Oh, it's so peaceful with no distractions. Are any of you old enough to remember the "Calgon, take me away," commercials? Audiobooks are good for bath time, too, if you have a Kindle with speakers, but I can't stand that text-to-speech feature. Too robotic and many mispronounced words.


----------



## LauraB (Nov 23, 2008)

I am also a read the kindle in the bath person, yes I understand the risks. I dropped a kindle pw1 in the tub, well actually kitty kicked it off the edge-but I put it on the edge so my fault. It was in a kindle pw case.
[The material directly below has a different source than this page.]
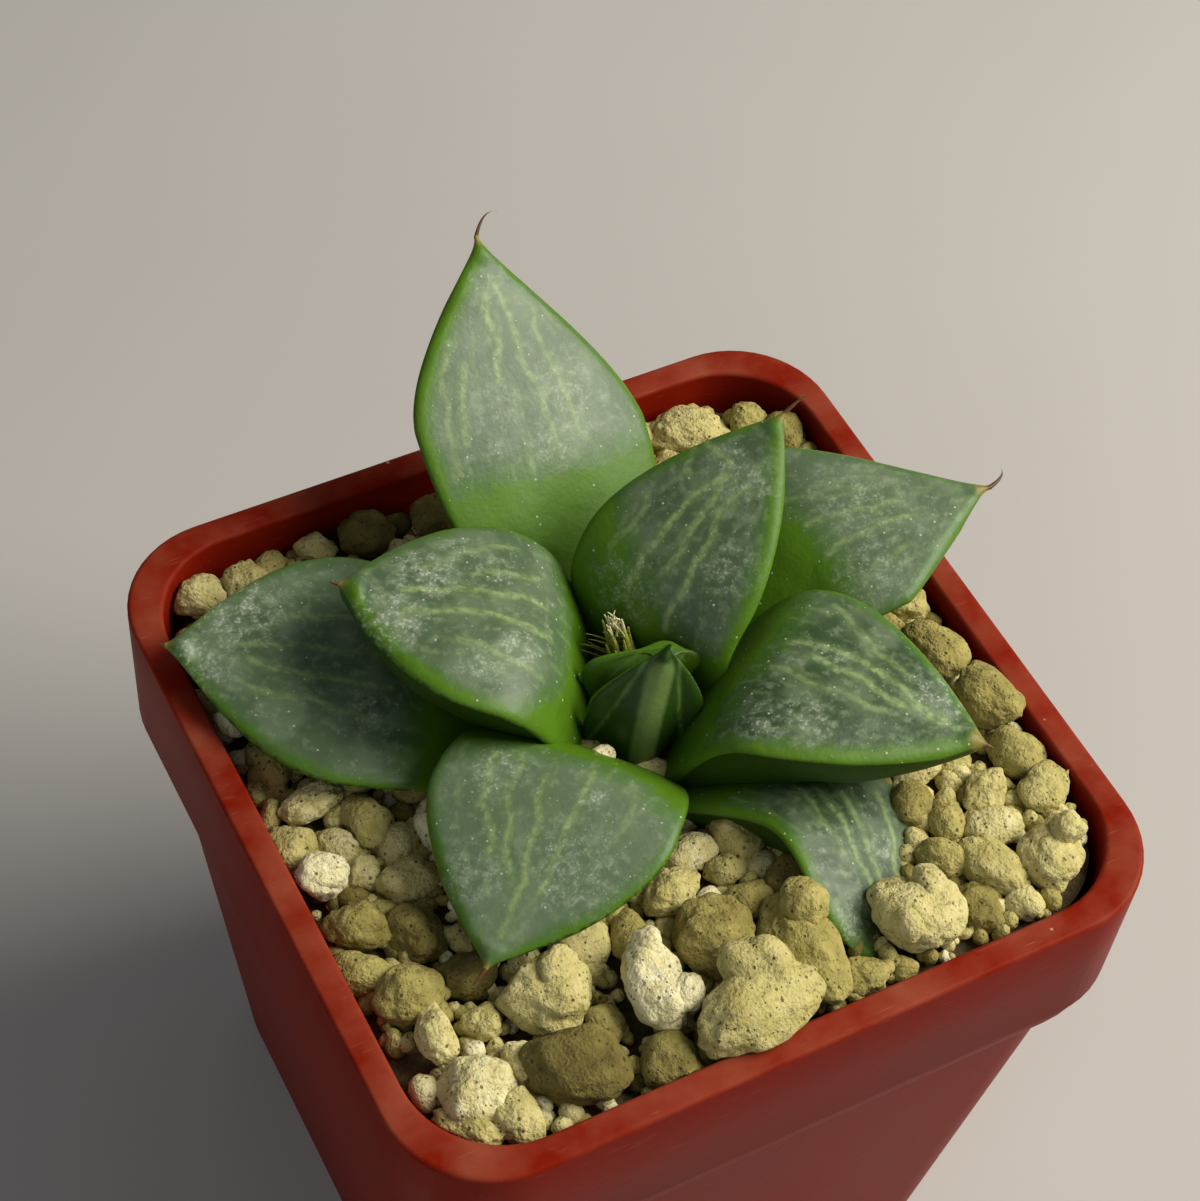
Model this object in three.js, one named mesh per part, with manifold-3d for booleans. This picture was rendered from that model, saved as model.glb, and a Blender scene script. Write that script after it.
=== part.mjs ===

I put it in a zip lock bag with about 5 silica packets ( I save them from Ned bottles and shoeboxes because I have stupidly dropped an iPhone and a previous kindle in tub) left it in bag sealed 4 days while I read my touch I keep for back up, the pw  still works great 6 months later. My daughter uses it. I did have to throw the case away, started to smell. I still read my kindles in tub. But don't get iPhone near tub. Realizes that I did get lucky with it and it did eventually work. But I don't have a back up phone!


----------



## mayfire (Nov 11, 2010)

Well, I guess the fact that our kindles have gone swimming and continue to be our reading companions is a testament to their surprising durability! not that I advise mixing electronics and water.


----------